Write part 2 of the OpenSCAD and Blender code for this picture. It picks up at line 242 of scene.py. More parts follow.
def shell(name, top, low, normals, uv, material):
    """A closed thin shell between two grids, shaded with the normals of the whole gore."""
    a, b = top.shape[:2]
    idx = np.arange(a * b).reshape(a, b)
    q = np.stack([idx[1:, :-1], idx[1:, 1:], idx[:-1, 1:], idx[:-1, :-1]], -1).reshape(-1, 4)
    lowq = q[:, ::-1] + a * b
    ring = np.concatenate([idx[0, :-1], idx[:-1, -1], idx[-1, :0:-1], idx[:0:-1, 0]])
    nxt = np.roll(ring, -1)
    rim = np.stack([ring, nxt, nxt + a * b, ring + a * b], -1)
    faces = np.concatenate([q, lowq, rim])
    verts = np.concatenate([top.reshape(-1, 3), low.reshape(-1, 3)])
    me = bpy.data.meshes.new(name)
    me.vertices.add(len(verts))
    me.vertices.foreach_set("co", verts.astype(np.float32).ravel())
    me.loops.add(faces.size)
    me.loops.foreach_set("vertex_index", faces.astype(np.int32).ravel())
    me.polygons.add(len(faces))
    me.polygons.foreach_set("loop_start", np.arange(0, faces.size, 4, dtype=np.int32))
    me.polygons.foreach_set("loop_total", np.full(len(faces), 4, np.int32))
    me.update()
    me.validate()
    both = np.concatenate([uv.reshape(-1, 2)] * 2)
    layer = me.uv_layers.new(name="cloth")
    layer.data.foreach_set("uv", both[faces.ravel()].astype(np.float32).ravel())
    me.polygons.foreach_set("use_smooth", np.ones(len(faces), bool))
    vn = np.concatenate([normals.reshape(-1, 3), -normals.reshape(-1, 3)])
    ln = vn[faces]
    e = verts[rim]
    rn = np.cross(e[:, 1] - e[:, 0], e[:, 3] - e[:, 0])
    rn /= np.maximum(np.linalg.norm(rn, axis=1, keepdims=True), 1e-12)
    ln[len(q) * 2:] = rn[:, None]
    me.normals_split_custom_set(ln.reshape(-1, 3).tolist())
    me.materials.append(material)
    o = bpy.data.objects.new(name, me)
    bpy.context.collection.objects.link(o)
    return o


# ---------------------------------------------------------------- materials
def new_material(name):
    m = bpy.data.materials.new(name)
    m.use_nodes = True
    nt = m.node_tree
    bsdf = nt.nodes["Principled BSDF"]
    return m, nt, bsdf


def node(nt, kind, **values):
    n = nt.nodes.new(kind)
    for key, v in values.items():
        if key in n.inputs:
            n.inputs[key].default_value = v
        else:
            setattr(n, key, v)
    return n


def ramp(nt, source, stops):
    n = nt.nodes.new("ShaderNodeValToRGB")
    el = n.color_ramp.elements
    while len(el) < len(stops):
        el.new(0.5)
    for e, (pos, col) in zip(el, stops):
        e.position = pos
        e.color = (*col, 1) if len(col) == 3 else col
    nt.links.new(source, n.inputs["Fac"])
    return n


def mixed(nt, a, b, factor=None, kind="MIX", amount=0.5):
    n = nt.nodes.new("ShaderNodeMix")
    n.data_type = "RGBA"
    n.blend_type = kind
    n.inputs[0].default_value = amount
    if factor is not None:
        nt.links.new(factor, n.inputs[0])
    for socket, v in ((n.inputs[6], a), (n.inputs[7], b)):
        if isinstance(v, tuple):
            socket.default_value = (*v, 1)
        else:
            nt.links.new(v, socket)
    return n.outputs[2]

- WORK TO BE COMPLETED
Output all of the data again, exactly.

- RESPONSE FOR THIS EXERCISE
Write part 2 of the OpenSCAD and Blender code for this picture. It picks up at line 242 of scene.py. More parts follow.
def shell(name, top, low, normals, uv, material):
    """A closed thin shell between two grids, shaded with the normals of the whole gore."""
    a, b = top.shape[:2]
    idx = np.arange(a * b).reshape(a, b)
    q = np.stack([idx[1:, :-1], idx[1:, 1:], idx[:-1, 1:], idx[:-1, :-1]], -1).reshape(-1, 4)
    lowq = q[:, ::-1] + a * b
    ring = np.concatenate([idx[0, :-1], idx[:-1, -1], idx[-1, :0:-1], idx[:0:-1, 0]])
    nxt = np.roll(ring, -1)
    rim = np.stack([ring, nxt, nxt + a * b, ring + a * b], -1)
    faces = np.concatenate([q, lowq, rim])
    verts = np.concatenate([top.reshape(-1, 3), low.reshape(-1, 3)])
    me = bpy.data.meshes.new(name)
    me.vertices.add(len(verts))
    me.vertices.foreach_set("co", verts.astype(np.float32).ravel())
    me.loops.add(faces.size)
    me.loops.foreach_set("vertex_index", faces.astype(np.int32).ravel())
    me.polygons.add(len(faces))
    me.polygons.foreach_set("loop_start", np.arange(0, faces.size, 4, dtype=np.int32))
    me.polygons.foreach_set("loop_total", np.full(len(faces), 4, np.int32))
    me.update()
    me.validate()
    both = np.concatenate([uv.reshape(-1, 2)] * 2)
    layer = me.uv_layers.new(name="cloth")
    layer.data.foreach_set("uv", both[faces.ravel()].astype(np.float32).ravel())
    me.polygons.foreach_set("use_smooth", np.ones(len(faces), bool))
    vn = np.concatenate([normals.reshape(-1, 3), -normals.reshape(-1, 3)])
    ln = vn[faces]
    e = verts[rim]
    rn = np.cross(e[:, 1] - e[:, 0], e[:, 3] - e[:, 0])
    rn /= np.maximum(np.linalg.norm(rn, axis=1, keepdims=True), 1e-12)
    ln[len(q) * 2:] = rn[:, None]
    me.normals_split_custom_set(ln.reshape(-1, 3).tolist())
    me.materials.append(material)
    o = bpy.data.objects.new(name, me)
    bpy.context.collection.objects.link(o)
    return o


# ---------------------------------------------------------------- materials
def new_material(name):
    m = bpy.data.materials.new(name)
    m.use_nodes = True
    nt = m.node_tree
    bsdf = nt.nodes["Principled BSDF"]
    return m, nt, bsdf


def node(nt, kind, **values):
    n = nt.nodes.new(kind)
    for key, v in values.items():
        if key in n.inputs:
            n.inputs[key].default_value = v
        else:
            setattr(n, key, v)
    return n


def ramp(nt, source, stops):
    n = nt.nodes.new("ShaderNodeValToRGB")
    el = n.color_ramp.elements
    while len(el) < len(stops):
        el.new(0.5)
    for e, (pos, col) in zip(el, stops):
        e.position = pos
        e.color = (*col, 1) if len(col) == 3 else col
    nt.links.new(source, n.inputs["Fac"])
    return n


def mixed(nt, a, b, factor=None, kind="MIX", amount=0.5):
    n = nt.nodes.new("ShaderNodeMix")
    n.data_type = "RGBA"
    n.blend_type = kind
    n.inputs[0].default_value = amount
    if factor is not None:
        nt.links.new(factor, n.inputs[0])
    for socket, v in ((n.inputs[6], a), (n.inputs[7], b)):
        if isinstance(v, tuple):
            socket.default_value = (*v, 1)
        else:
            nt.links.new(v, socket)
    return n.outputs[2]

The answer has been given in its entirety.